■ EXERCISE GOAL: Copy every line of the material below word for word.

■ DATASET SECTION:

========================================================================

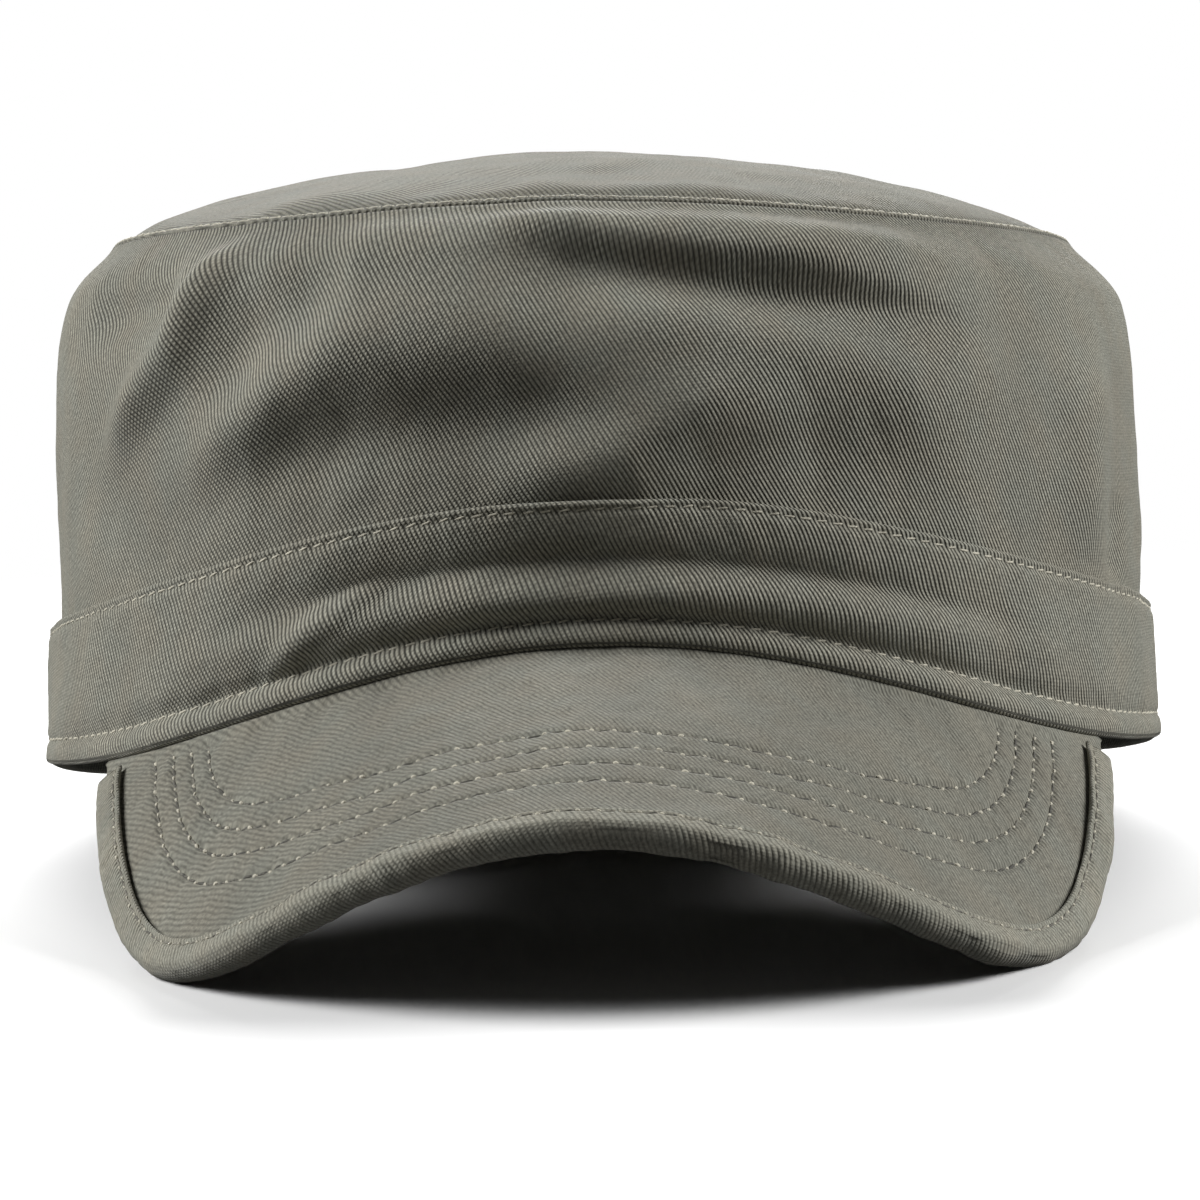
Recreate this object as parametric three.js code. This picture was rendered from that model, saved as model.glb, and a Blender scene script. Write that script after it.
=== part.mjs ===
// A cadet cap of washed cotton twill: a soft crown with a flat-topped, slightly domed top, a stitched
// band, and a short curved peak whose edge is bound with tape.
// Millimetres, +Z up. The front faces -Y and the viewer's right is +X. The cap rests as it would on a
// table, on the back of its band and on the two corners of its peak. The origin lies on the table, in
// the middle of the cap's box.
// Every outline is worked out from a "turn", the angle round the head from the front towards +X, and a
// "climb", which is 0 at the band's foot, 1 at its top edge, 2 at the top seam and 3 in the middle of
// the top.
import * as THREE from "three";

// Head size. It is measured on the body line, the surface on which the band is laid over the crown.
const HEAD_WIDTH = 182.6;
const HEAD_LENGTH = 193.2;

// How high the body line's foot lies above the table, where the foot isn't flattened.
const FRONT_LIFT = 45.3;
const SIDE_LIFT = 14.8;
const BACK_PRESS = 0.7; // how far the table flattens the back of the band
const FOREHEAD_SAG = 6.8; // how far the foot hangs between the forehead and the temples

// Heights along the cap's wall.
const BAND_HEIGHT = 22;
const CROWN_HEIGHT = 61; // of the crown's wall at the sides
const CROWN_FRONT_CUT = 17.5; // how much lower the wall is at the front
const CROWN_BACK_CUT = 4;
const DOME_RISE = 16.5;
const CROWN_LEAN = 1.1; // degrees by which the soft crown leans over to the left

// Cloth and clearances.
const CROWN_CLOTH = 1.5;
const TOP_CLOTH = 1.5;
const BAND_CLOTH = 1.6;
const PEAK_BOARD = 2.4; // the peak's stiffener with the cloth on both of its sides
const TAPE = 1;
const TUCK = 10; // how far the crown goes down behind the band
const GAP = 0.3; // between pieces that are sewn together

// The peak. Seen from above, it is a rounded oblong whose rear is cut away by the head.
const PEAK_SPREAD = 57; // degrees from the front to each end of the peak
const PEAK_REACH = 61.5; // from the band's foot to the edge, in the middle
const PEAK_FALL = 17.4; // from the band's foot to the edge, in the middle
const PEAK_HORN = 1.7; // width of the peak's ends
const PEAK_SIDE_FULLNESS = 2.34; // 2 is an ellipse, and more is squarer
const PEAK_FRONT_FULLNESS = 2.27;
const PEAK_BEND = 31.9; // how far the sides hang below the middle, near the band
const TAPE_REACH = 5; // how far the tape covers the peak from its edge
const TAPE_ROUND = 1.2; // rounding of the tape's outer edge
const CORNER_PRESS = 0.25; // how far the table flattens the peak's corners

// Folds are given as shares of these.
const FOLD_DEPTH = 4;
const FOLD_BREADTH = 10;
const TOP_FADE_SHARE = 0.3; // of the top's radius, within which folds of the wall fade out

// The bend at the peak's edge sets in between these shares of its reach.
const BEND_START_SHARE = -0.66;
const BEND_END_SHARE = 0.73;

// Fineness of the faceted solids.
const TURN_COUNT = 64;
const CROWDING_SHARE = 0.35; // share by which the turns lie closer together at the front
const PEAK_STEP_COUNT = 44;

const COLOUR = { crown: 0x6f6d62, top: 0x85847b, band: 0x6d6b60, peak: 0x7a776c, tape: 0x76736a };

// Sections of the body line. The widths are shares of half the head's width, and the front and back
// reaches are shares of half its length. The sag is a share of the forehead's.
const SECTIONS = [
  { name: "band foot", climb: 0, wide: 1, front: 1.0155, back: 0.985, sag: 1 },
  { name: "band top", climb: 1, wide: 0.985, front: 1, back: 1.01, sag: 0.43 },
  { name: "crown middle", climb: 1.5, wide: 0.989, front: 0.973, back: 1.056, sag: 0.3 },
  { name: "shoulder", climb: 1.835, wide: 0.967, front: 0.875, back: 1.066, sag: 0.22 },
  { name: "top seam", climb: 2, wide: 0.889, front: 0.776, back: 1.025, sag: 0.19 },
];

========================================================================

■ SOLUTION:
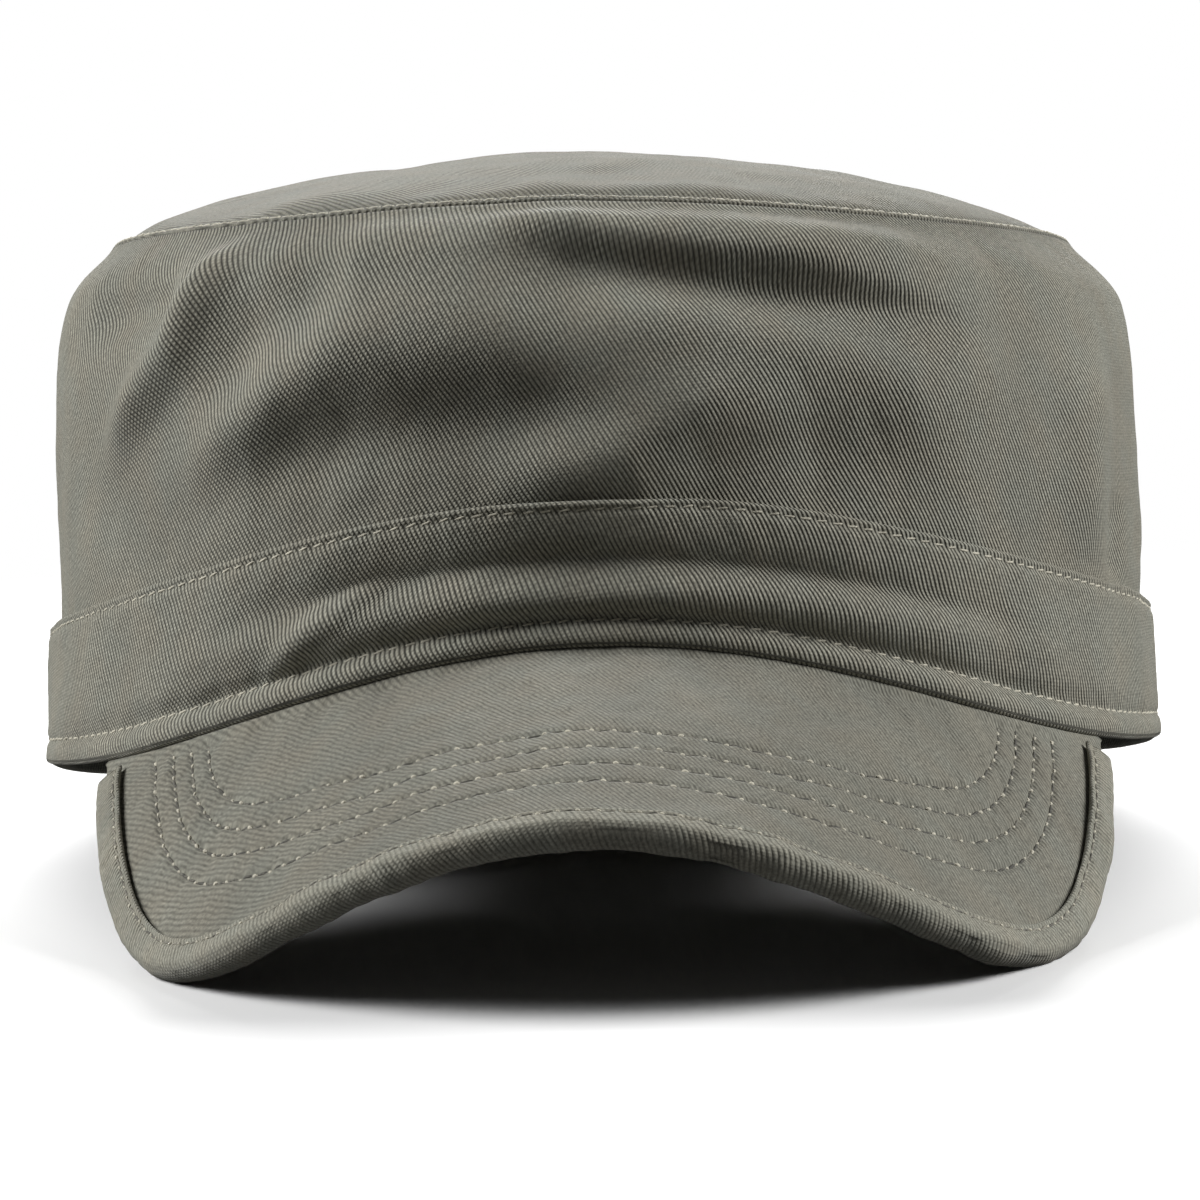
Recreate this object as parametric three.js code. This picture was rendered from that model, saved as model.glb, and a Blender scene script. Write that script after it.
=== part.mjs ===
// A cadet cap of washed cotton twill: a soft crown with a flat-topped, slightly domed top, a stitched
// band, and a short curved peak whose edge is bound with tape.
// Millimetres, +Z up. The front faces -Y and the viewer's right is +X. The cap rests as it would on a
// table, on the back of its band and on the two corners of its peak. The origin lies on the table, in
// the middle of the cap's box.
// Every outline is worked out from a "turn", the angle round the head from the front towards +X, and a
// "climb", which is 0 at the band's foot, 1 at its top edge, 2 at the top seam and 3 in the middle of
// the top.
import * as THREE from "three";

// Head size. It is measured on the body line, the surface on which the band is laid over the crown.
const HEAD_WIDTH = 182.6;
const HEAD_LENGTH = 193.2;

// How high the body line's foot lies above the table, where the foot isn't flattened.
const FRONT_LIFT = 45.3;
const SIDE_LIFT = 14.8;
const BACK_PRESS = 0.7; // how far the table flattens the back of the band
const FOREHEAD_SAG = 6.8; // how far the foot hangs between the forehead and the temples

// Heights along the cap's wall.
const BAND_HEIGHT = 22;
const CROWN_HEIGHT = 61; // of the crown's wall at the sides
const CROWN_FRONT_CUT = 17.5; // how much lower the wall is at the front
const CROWN_BACK_CUT = 4;
const DOME_RISE = 16.5;
const CROWN_LEAN = 1.1; // degrees by which the soft crown leans over to the left

// Cloth and clearances.
const CROWN_CLOTH = 1.5;
const TOP_CLOTH = 1.5;
const BAND_CLOTH = 1.6;
const PEAK_BOARD = 2.4; // the peak's stiffener with the cloth on both of its sides
const TAPE = 1;
const TUCK = 10; // how far the crown goes down behind the band
const GAP = 0.3; // between pieces that are sewn together

// The peak. Seen from above, it is a rounded oblong whose rear is cut away by the head.
const PEAK_SPREAD = 57; // degrees from the front to each end of the peak
const PEAK_REACH = 61.5; // from the band's foot to the edge, in the middle
const PEAK_FALL = 17.4; // from the band's foot to the edge, in the middle
const PEAK_HORN = 1.7; // width of the peak's ends
const PEAK_SIDE_FULLNESS = 2.34; // 2 is an ellipse, and more is squarer
const PEAK_FRONT_FULLNESS = 2.27;
const PEAK_BEND = 31.9; // how far the sides hang below the middle, near the band
const TAPE_REACH = 5; // how far the tape covers the peak from its edge
const TAPE_ROUND = 1.2; // rounding of the tape's outer edge
const CORNER_PRESS = 0.25; // how far the table flattens the peak's corners

// Folds are given as shares of these.
const FOLD_DEPTH = 4;
const FOLD_BREADTH = 10;
const TOP_FADE_SHARE = 0.3; // of the top's radius, within which folds of the wall fade out

// The bend at the peak's edge sets in between these shares of its reach.
const BEND_START_SHARE = -0.66;
const BEND_END_SHARE = 0.73;

// Fineness of the faceted solids.
const TURN_COUNT = 64;
const CROWDING_SHARE = 0.35; // share by which the turns lie closer together at the front
const PEAK_STEP_COUNT = 44;

const COLOUR = { crown: 0x6f6d62, top: 0x85847b, band: 0x6d6b60, peak: 0x7a776c, tape: 0x76736a };

// Sections of the body line. The widths are shares of half the head's width, and the front and back
// reaches are shares of half its length. The sag is a share of the forehead's.
const SECTIONS = [
  { name: "band foot", climb: 0, wide: 1, front: 1.0155, back: 0.985, sag: 1 },
  { name: "band top", climb: 1, wide: 0.985, front: 1, back: 1.01, sag: 0.43 },
  { name: "crown middle", climb: 1.5, wide: 0.989, front: 0.973, back: 1.056, sag: 0.3 },
  { name: "shoulder", climb: 1.835, wide: 0.967, front: 0.875, back: 1.066, sag: 0.22 },
  { name: "top seam", climb: 2, wide: 0.889, front: 0.776, back: 1.025, sag: 0.19 },
];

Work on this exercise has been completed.